Q : Comment voyez-vous l’application de la Convention après son passage devant l’Assemblée générale des Nations Unies ?

 

AB : En termes d’application, nous proposons la création d'un Comité sur la sécurité des journalistes. Notre option serait la mise en place d'un groupe d'experts indépendants (plutôt que des représentants des États) d’une quinzaine de membres, spécifiquement chargé de surveiller le respect du nouvel instrument. Il serait similaire aux comités conventionnels établis en vertu de plusieurs conventions des Nations Unies comme le Comité contre la torture.  

 

Cet organe devrait idéalement avoir la compétence obligatoire pour recevoir des plaintes individuelles ou collectives, pour mener des enquêtes et émettre des décisions motivées.

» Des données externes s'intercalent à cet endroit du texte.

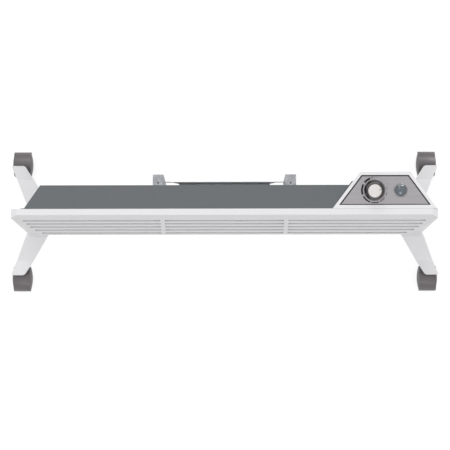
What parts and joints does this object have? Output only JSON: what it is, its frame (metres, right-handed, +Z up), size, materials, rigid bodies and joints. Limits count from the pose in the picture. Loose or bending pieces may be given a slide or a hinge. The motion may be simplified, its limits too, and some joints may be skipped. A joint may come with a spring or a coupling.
{
  "type": "panel convector heater",
  "caption": "Slim panel convector heater with a louvred front, a knob and button on a corner deck, chevron legs on swivel castors and a wall bracket.",
  "frame": {"origin": "on the floor under the middle of the heater, midway between the four castors", "axes": "+X along the heater towards its control deck, -Y out of the louvred front, +Z up"},
  "size_m": [0.906, 0.2982, 0.5234],
  "materials": {
    "enamel_white": "satin white powder coat on steel",
    "case_grey": "satin dark grey powder coat on steel",
    "housing_white": "moulded white ABS, semi-gloss",
    "fascia_silver": "fine brushed silver plate",
    "knob_chrome": "dark chrome plating",
    "cap_ivory": "warm white moulded cap",
    "lens_glass": "blue-grey glassy lens",
    "castor_grey": "warm grey moulded nylon",
    "wheel_grey": "warm grey moulded wheel",
    "dark_plastic": "black moulded plastic",
    "ceramic": "glazed ivory ceramic",
    "element_steel": "heat-tinted steel tube",
    "fin_aluminium": "plain rolled aluminium",
    "copper": "bare copper tube",
    "zinc_steel": "bright zinc plated steel",
    "galvanised_steel": "galvanised steel sheet"
  },
  "bodies": {
    "heater": {"front_panel": "enamel_white", "rear_case": "case_grey", "panel_screws": "zinc_steel", "air_baffle": "zinc_steel", "element_bracket_left": "zinc_steel", "element_bracket_right": "zinc_steel", "element_insulators": "ceramic", "element_tube": "element_steel", "element_fins": "fin_aluminium", "thermal_cutout": "fin_aluminium", "tip_over_switch": "dark_plastic", "terminal_block": "ceramic", "cable_gland": "dark_plastic", "control_housing": "housing_white", "control_fascia": "fascia_silver", "fascia_seal": "dark_plastic", "thermostat_body": "zinc_steel", "thermostat_nut": "zinc_steel", "sensor_capillary": "copper", "button_bezel": "knob_chrome", "power_switch": "dark_plastic", "leg_left": "enamel_white", "leg_right": "enamel_white", "leg_screws": "zinc_steel", "wall_upright_left": "galvanised_steel", "wall_upright_right": "galvanised_steel", "wall_crossbar": "galvanised_steel", "castor_socket_front_left": "zinc_steel", "castor_socket_front_right": "zinc_steel", "castor_socket_rear_left": "zinc_steel", "castor_socket_rear_right": "zinc_steel"},
    "castor_front_left": {"castor_hood_front_left": "castor_grey", "castor_stem_front_left": "zinc_steel", "castor_axle_front_left": "zinc_steel"},
    "wheel_inner_front_left": {"wheel_inner_front_left": "wheel_grey"},
    "wheel_outer_front_left": {"wheel_outer_front_left": "wheel_grey"},
    "castor_front_right": {"castor_hood_front_right": "castor_grey", "castor_stem_front_right": "zinc_steel", "castor_axle_front_right": "zinc_steel"},
    "wheel_inner_front_right": {"wheel_inner_front_right": "wheel_grey"},
    "wheel_outer_front_right": {"wheel_outer_front_right": "wheel_grey"},
    "castor_rear_left": {"castor_hood_rear_left": "castor_grey", "castor_stem_rear_left": "zinc_steel", "castor_axle_rear_left": "zinc_steel"},
    "wheel_inner_rear_left": {"wheel_inner_rear_left": "wheel_grey"},
    "wheel_outer_rear_left": {"wheel_outer_rear_left": "wheel_grey"},
    "castor_rear_right": {"castor_hood_rear_right": "castor_grey", "castor_stem_rear_right": "zinc_steel", "castor_axle_rear_right": "zinc_steel"},
    "wheel_inner_rear_right": {"wheel_inner_rear_right": "wheel_grey"},
    "wheel_outer_rear_right": {"wheel_outer_rear_right": "wheel_grey"},
    "knob": {"thermostat_shaft": "zinc_steel", "knob_grip": "knob_chrome", "knob_cap": "cap_ivory"},
    "button": {"button_lens": "lens_glass"}
  },
  "joints": [
    {"name": "knob_turn", "type": "hinge", "parent": "heater", "child": "knob", "pos_m": [0.291, 0.02277, 0.50608], "axis": [0, -0.1736, 0.9848], "range_deg": [-262, 14]},
    {"name": "button_press", "type": "slide", "parent": "heater", "child": "button", "axis": [0, 0.1736, -0.9848], "range_m": [0, 0.0025], "stiffness_N_per_m": 600, "springref_m": -0.0005},
    {"name": "swivel_front_left", "type": "hinge", "parent": "heater", "child": "castor_front_left", "pos_m": [-0.43152, -0.1015, 0.03], "axis": [0, 0, 1], "continuous": true},
    {"name": "roll_inner_front_left", "type": "hinge", "parent": "castor_front_left", "child": "wheel_inner_front_left", "pos_m": [-0.43152, -0.1215, 0.025], "axis": [1, 0, 0], "continuous": true},
    {"name": "roll_outer_front_left", "type": "hinge", "parent": "castor_front_left", "child": "wheel_outer_front_left", "pos_m": [-0.43152, -0.1215, 0.025], "axis": [1, 0, 0], "continuous": true},
    {"name": "swivel_front_right", "type": "hinge", "parent": "heater", "child": "castor_front_right", "pos_m": [0.43152, -0.1015, 0.03], "axis": [0, 0, 1], "continuous": true},
    {"name": "roll_inner_front_right", "type": "hinge", "parent": "castor_front_right", "child": "wheel_inner_front_right", "pos_m": [0.43152, -0.1215, 0.025], "axis": [1, 0, 0], "continuous": true},
    {"name": "roll_outer_front_right", "type": "hinge", "parent": "castor_front_right", "child": "wheel_outer_front_right", "pos_m": [0.43152, -0.1215, 0.025], "axis": [1, 0, 0], "continuous": true},
    {"name": "swivel_rear_left", "type": "hinge", "parent": "heater", "child": "castor_rear_left", "pos_m": [-0.43152, 0.1015, 0.03], "axis": [0, 0, 1], "continuous": true},
    {"name": "roll_inner_rear_left", "type": "hinge", "parent": "castor_rear_left", "child": "wheel_inner_rear_left", "pos_m": [-0.43152, 0.1215, 0.025], "axis": [1, 0, 0], "continuous": true},
    {"name": "roll_outer_rear_left", "type": "hinge", "parent": "castor_rear_left", "child": "wheel_outer_rear_left", "pos_m": [-0.43152, 0.1215, 0.025], "axis": [1, 0, 0], "continuous": true},
    {"name": "swivel_rear_right", "type": "hinge", "parent": "heater", "child": "castor_rear_right", "pos_m": [0.43152, 0.1015, 0.03], "axis": [0, 0, 1], "continuous": true},
    {"name": "roll_inner_rear_right", "type": "hinge", "parent": "castor_rear_right", "child": "wheel_inner_rear_right", "pos_m": [0.43152, 0.1215, 0.025], "axis": [1, 0, 0], "continuous": true},
    {"name": "roll_outer_rear_right", "type": "hinge", "parent": "castor_rear_right", "child": "wheel_outer_rear_right", "pos_m": [0.43152, 0.1215, 0.025], "axis": [1, 0, 0], "continuous": true}
  ]
}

Les principaux avantages d'un organe spécialisé seraient de permettre une procédure plus rapide en cas de violations présumées et d'éviter la perte de la pression politique résultant de la fragmentation des voies de recours internationales.

 

Q :  De quelle manière, non seulement les Etats, mais la société civile internationale peuvent-ils contribuer à renforcer la sécurité et l’indépendance de l’exercice du journalisme ?

 

AB : Vous avez raison, la sécurité des journalistes est l’affaire de tous car sans sécurité, sans protection, le journaliste ne peut être indépendant, ne peut remplir sa fonction d’informer. Et sans liberté d’informer, il n’y a plus de démocratie. Il ne faut plus aller très loin en Europe aujourd’hui pour constater des atteintes aux droits fondamentaux : la Turquie bien entendu, mais aussi la Hongrie ou plus récemment l’Italie. La plateforme du conseil de l’Europe pour la protection et la sécurité des journalistes, alimentée essentiellement par la FIJ et son groupe régional européen, la FEJ, en est une preuve irréfutable. Rien que pour cela, nous devons tous nous mobiliser.